For his End-Communication he shares this ‘crisis process’ of his artistic research, the assemblage of components by neighborhood zones and the critical process of trying to make sense.
The performative installation To be someone implies to be somewhere is his ‘unfolded self’ during that process.
It is a ritual disorganization of his family narrative & its myths, wounds & obsessions, the recent Argentinian history & his experience in Brussels as a migrant”
I Have Discovered That Peace is Losing Time Without Losing the Self / Deborah Birch
Deborah Birch is a poet, primarily interested in the anagogical interpretation of the ordinary, and an academic working in the nexus between scientific systems and mystico-occult systems. Her work forms a lattice of literary, performative, and affective practises.
I Have Discovered That Peace is Losing Time Without Losing the Self is the third part of her ongoing Caves project, which treats the cave as a space of access to a non-ordinary temporality and a mineral transcendence that is anchored in the flesh, not in denial of it.
The calcium of my teeth and bones, and the calcium of the limestone cave, she says.

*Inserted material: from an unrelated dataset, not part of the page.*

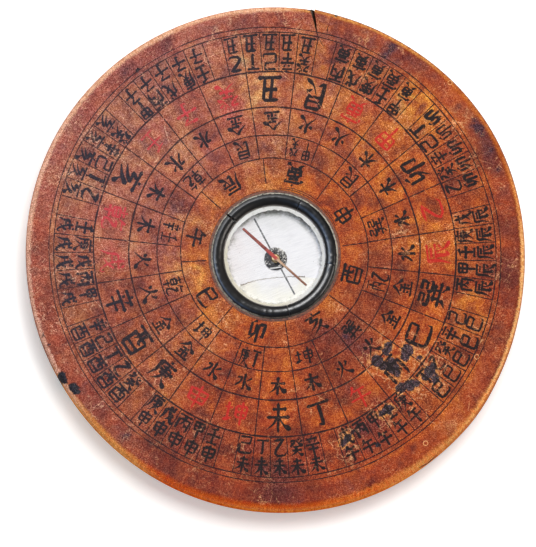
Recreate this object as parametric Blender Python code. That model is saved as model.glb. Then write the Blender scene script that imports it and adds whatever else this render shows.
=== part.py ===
"""Feng shui compass: a hand-turned wooden dial with a glazed needle well in its middle.

Metres, +Z up. The origin is on the underside, at the middle of the board's box.
A heading is an angle in degrees, clockwise from +Y as seen from above.
"""

import math

import bmesh
import bpy

# Board
BOARD_DIAMETER = 0.150
BOARD_THICKNESS = 0.014
FACE_ROUNDING = 0.0024
BASE_ROUNDING = 0.0030
OVAL_SHARE = 0.0107
OVAL_HEADING = 156.6
LOBE_SHARE = 0.0038
LOBE_HEADING = 45.1

# Split in the board's edge
SPLIT_LENGTH = 0.0061
SPLIT_WIDTH = 0.00113
SPLIT_MOUTH_HEADING = 8.3
SPLIT_TIP_HEADING = 10.1

# Needle well
WELL_EAST = -0.00052
WELL_NORTH = 0.00045
BEZEL_SEAT_DEPTH = 0.0030

# Glass, its packing ring and the silvered pan
GLASS_RADIUS = 0.0161
GLASS_THICKNESS = 0.0012
PACKING_OVERLAP = 0.0018
PACKING_THICKNESS = 0.0008
PAN_HEIGHT = 0.0030
PAN_RIM_WIDTH = 0.0015
PAN_SLOPE_WIDTH = 0.0019
PAN_FLOOR_THICKNESS = 0.0008

# Bezel, a cracked ring that holds the glass
BEZEL_WALL = 0.0026
BEZEL_LIP_WIDTH = 0.0011
BEZEL_LIP_THICKNESS = 0.0006
BEZEL_BEAD_RADIUS = 0.0016
BEZEL_RISE = 0.0012
BEZEL_CRACK_WIDTH = 0.0003
BEZEL_CRACK_HEADINGS = (26.0, 99.0, 166.0, 311.0)
PUTTY_WIDTH = 0.0004
PUTTY_RISE = 0.0001

# Pivot, placed from the well's axis
PIVOT_EAST = 0.00033
PIVOT_NORTH = -0.00028
PIN_RADIUS = 0.0005
PIN_TIP_RADIUS = 0.00006
PIN_TAPER_LENGTH = 0.0010
PIN_HOLE_DEPTH = 0.0030
COLLAR_RADIUS = 0.0034
COLLAR_THICKNESS = 0.0003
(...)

The iron in my blood and the basalt of the gorge, she says.
The salt in the sweat of the skin of my lover, she says.
Microcosm, macrocosm.
Tears, Trust, she says.
A feminist re-reading of the allegory of the cave, I Have Discovered delves into questions of language, hesitation, and time. Unfolding and refolding scales and frames of reference, her End-Communication will invite the public into a poetic zone of the underground.
The cave is not
Home
It is a pocket
A chamber
A cavity
A shell
Home is on the
Surface and
The surface is
Burning.
There will be some light, some time-travelling, some lying in the dark. There will be shoelessness, and bodies touching. The performance will last about an hour.